The researchers found that pre-existing disparities in the number of students living in different parts of the city led to greater competition for seats for black and Latino students, compared to white and Asian students. As a result, they underscored the need for a system that defines access to quality in terms of competition for seats, rather than the number of school options.

“Compounding the problem of having fewer tier 1 seats available in these communities, there are more students vying for those seats,” said Nancy E. Hill, a co-author on the report and the Charles Bigelow Professor at the Harvard Graduate School of Education. “Because more children were vying for fewer seats in these communities, fewer children in these communities received their first choice. And in a cascading fashion, more of these students were assigned to tier 3 and tier 4 schools or were administratively assigned.”

The researchers presented their report to the Boston School Committee on Monday night.

Other top findings:

  • The new system achieved one of its main goals: for students to travel shorter distances and for shorter periods of time to and from school. In particular, the longest 25 percent of commutes among kindergarten students were reduced by a half-mile and two-and-a-half minutes each way.
  • The system didn’t succeed in creating “neighborhood schools”—in which neighborhoods concentrate their students at fewer, more local schools.

“The home-based school assignment system was designed in such a way that failed to address many existing inequities, and, in some cases, exacerbated them,” O’Brien said.

The previous school assignment system divided the city into three zones. Under the new system—the algorithm for which was generated by researchers at the Massachusetts Institute of Technology—each family had the opportunity to choose from at least six top-tiered schools, including the two closest tier 1 schools.

The researchers analyzed administrative records, including school choice options under both the current and previous assignment systems as well as enrollment data for both systems. They also examined data generated by the public schools’ lottery process, including the choices submitted by families and the steps by which they were assigned to schools.

Another finding, Hill said, was a “surprising and avoidable” error in how the system was implemented for sixth grade. Families were supposed to have access to the closest two tier 1 schools for children in sixth grade, but the algorithm was set to determine school quality based on the closest tier 1 kindergarten schools.
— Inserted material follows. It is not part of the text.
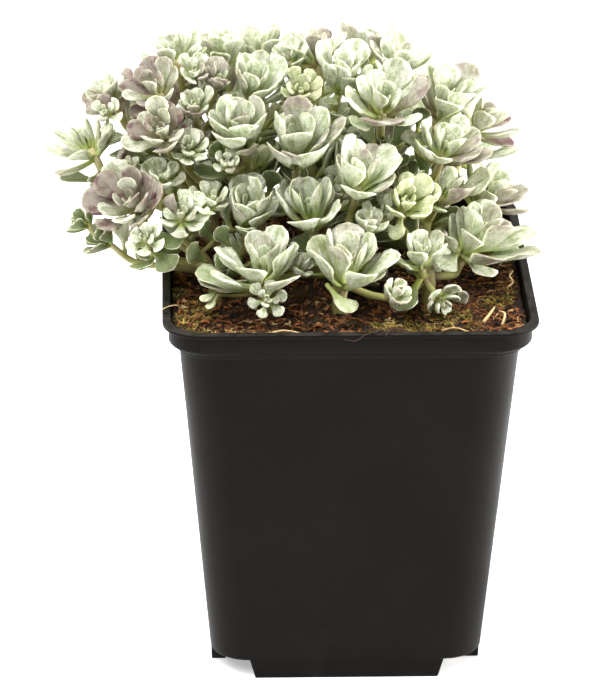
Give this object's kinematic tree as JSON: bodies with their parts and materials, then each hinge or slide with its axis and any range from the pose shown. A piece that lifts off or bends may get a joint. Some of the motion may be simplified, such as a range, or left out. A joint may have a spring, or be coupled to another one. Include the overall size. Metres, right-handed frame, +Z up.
{
  "type": "potted plant",
  "caption": "Mound of silvery spoon-leaved succulent rosettes on branching stems, rooted in fibrous soil in a tapered square plastic nursery pot with a rolled rim.",
  "frame": {"origin": "on the standing surface, under the middle of the whole outline of plant and pot", "axes": "+Z up, -Y towards the front of the plant as it is seen in the picture, +X to its right; the pot's sides lie along X and Y"},
  "size_m": [0.1214, 0.1062, 0.1502],
  "materials": {
    "plastic": "near-black moulded plastic, half matt",
    "soil": "moist fibrous bark and coir with moss",
    "stem": "smooth fleshy stem, matt",
    "leaf_silver": "powdery pale green fleshy leaf, matt",
    "leaf_fresh": "yellow-green fleshy leaf, matt",
    "leaf_mauve": "powdery pale leaf with a mauve blush, matt",
    "leaf_shade": "darker green fleshy leaf, matt"
  },
  "bodies": {
    "root": {"pot": "plastic", "soil": "soil", "stem_1": "stem", "stem_2": "stem", "stem_3": "stem", "stem_4": "stem", "stem_5": "stem", "stem_6": "stem", "stem_7": "stem", "stem_8": "stem", "stem_9": "stem", "stem_10": "stem", "rosette_01": "leaf_silver", "rosette_02": "leaf_silver", "rosette_03": "leaf_silver", "rosette_04": "leaf_silver", "rosette_05": "leaf_silver", "rosette_06": "leaf_silver", "rosette_07": "leaf_silver", "rosette_08": "leaf_silver", "rosette_09": "leaf_fresh", "rosette_10": "leaf_silver", "rosette_11": "leaf_silver", "rosette_12": "leaf_mauve", "rosette_13": "leaf_shade", "rosette_14": "leaf_shade", "rosette_15": "leaf_silver", "rosette_16": "leaf_silver", "rosette_17": "leaf_silver", "rosette_18": "leaf_mauve", "rosette_19": "leaf_mauve", "rosette_20": "leaf_silver", "rosette_21": "leaf_silver", "rosette_22": "leaf_silver", "rosette_23": "leaf_silver", "rosette_24": "leaf_silver", "rosette_25": "leaf_silver", "rosette_26": "leaf_silver", "rosette_27": "leaf_fresh", "rosette_28": "leaf_silver", "rosette_29": "leaf_silver", "rosette_30": "leaf_silver", "rosette_31": "leaf_silver", "rosette_32": "leaf_silver", "rosette_33": "leaf_mauve", "rosette_34": "leaf_silver", "rosette_35": "leaf_shade", "rosette_36": "leaf_silver", "rosette_37": "leaf_silver", "rosette_38": "leaf_silver", "rosette_39": "leaf_silver", "rosette_40": "leaf_silver", "rosette_41": "leaf_shade", "rosette_42": "leaf_silver", "rosette_43": "leaf_silver", "rosette_44": "leaf_silver", "rosette_45": "leaf_silver", "rosette_46": "leaf_silver", "rosette_47": "leaf_shade", "rosette_48": "leaf_silver"}
  },
  "joints": []
}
As a result, schools that don’t offer sixth grade were removed and pathway schools were added.

“Removing the schools without sixth grade, in many cases, meant that no tier 1 schools remained,” Hill added. “The result was that many communities had no access to tier 1 schools with sixth grade.”

Increasing the number of good schools in the district is the most direct way to improve equity and access to high quality education for all, the researchers said.

“We cannot lose sight of the fact that black and Latino children, who are already disadvantaged in other ways, face greater competition to get into tier 1 schools,” Hill said. “The deck is already stacked against them in this society, and this policy has made it harder for them to get the educational foundation they need to succeed.”